Sem julgamento. Sem provas. Andry Hernandez Romero está preso em El Salvador, num centro de alta segurança, por ser gay, migrante e ter duas coroas tatuadas.
No final de março, uma imagem correu mundo: dezenas de homens ajoelhados, cabeças raspadas, mãos atadas, vestes brancas — todos empilhados uns sobre os outros no chão de cimento da prisão CECOT, em El Salvador.
Enquanto o fotojornalista Philip Holsinger documentava o corte forçado e violento do cabelo e barbas dos detidos, um grito destacou-se: “Sou inocente! Sou gay!” Era Andry Hernandez Romero, maquilhador venezuelano de 31 anos, detido sem julgamento após ter sido deportado dos Estados Unidos.
Quem é Andry Hernandez Romero?
Andry é um artista com ligação ao mundo das pageants e teatro, natural de Capacho, Venezuela. Deixou o seu país para escapar à perseguição por ser gay e pelas suas posições políticas.
Procurava asilo nos EUA e já tinha feito a chamada “entrevista de medo credível” — um passo importante no processo. O governo estadunidense reconheceu a validade das ameaças que enfrentava. Mas um dia, desapareceu.
Segundo a sua advogada, Lindsay Toczylowski, do Immigrant Defenders Law Center, “Ele era um artista doce, divertido.
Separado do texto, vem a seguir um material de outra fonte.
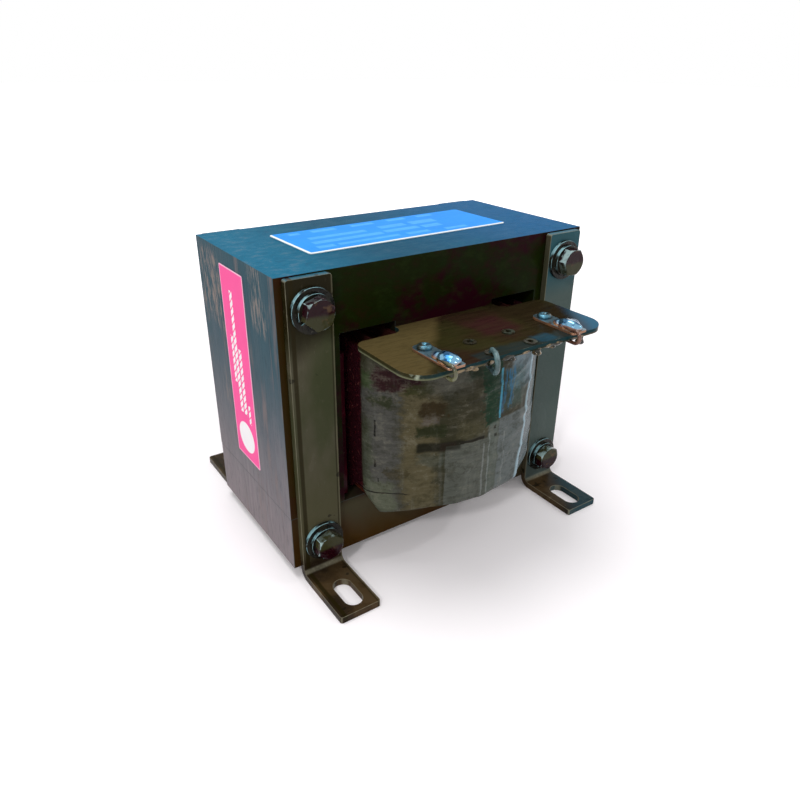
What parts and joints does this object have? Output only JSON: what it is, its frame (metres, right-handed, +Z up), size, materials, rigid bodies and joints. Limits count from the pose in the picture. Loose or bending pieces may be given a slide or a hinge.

Agora está nas condições mais horríveis que consigo imaginar.”
Um ato político e ideológico

Andry Hernandez Romero foi um dos 238 migrantes venezuelanos deportados a 15 de março pela administração Trump, com base no Alien Enemies Act, uma lei de 1798 raramente usada e com um passado sombrio — foi invocada durante a Segunda Guerra Mundial para internar a população japonesa residente nos EUA. Desta vez, a acusação foi de alegadas ligações ao gangue Tren de Aragua. A “prova”? Duas tatuagens de coroas e perfis nas redes sociais.
Mas segundo o seu tatuador, “Entre 2017 e 2019, fiz mais de 60 tatuagens de coroas a pessoas da nossa cidade. Era uma tendência.” Já a advogada acrescenta: “As coroas estão sobre os nomes dos pais dele. A explicação mais plausível? São o rei e rainha dele.”
Recordamos a ligação de Andry ao mundos dos pageants, onde as coroas têm um significado de celebração e de orgulho.
A prisão onde os direitos desaparecem
CECOT, o megacomplexo prisional de El Salvador, é descrito como o maior centro de reclusão da América Latina. É também um local onde a ausência de julgamento e os maus-tratos são rotina. Romero foi fotografado por Philip Holsinger ao chegar à prisão. O fotojornalista relatou que “ele começou a rezar e a gritar pela mãe enquanto era esbofeteado.”
“Vê-los ali, empilhados, foi como assistir a pessoas a desaparecer. Tornaram-se fantasmas”, relembrou.
LGBTQ+ sob ataque
As pessoas LGBTQ+ são desproporcionalmente afetadas por sistemas de imigração brutais. Um relatório recente mostra que quase todas as pessoas LGBTQ+ detidas nos EUA sofreram assédio por serem queer ou migrantes, e quase metade reportou agressões sexuais.
Andry é um exemplo doloroso do que acontece quando se cruzam homofobia, xenofobia e autoritarismo.
O silêncio é cúmplice
Enquanto as autoridades dos EUA mantêm o silêncio sobre o caso, cresce a pressão internacional para que Andry Hernandez Romero seja libertado e o seu processo revisto. Até ao momento, continua detido, invisível, numa prisão que apaga identidades. Mas não devia estar.
“É como se a sua vida tivesse deixado de existir. És apenas uma pessoa com roupas brancas agora“, recordou Holsinger.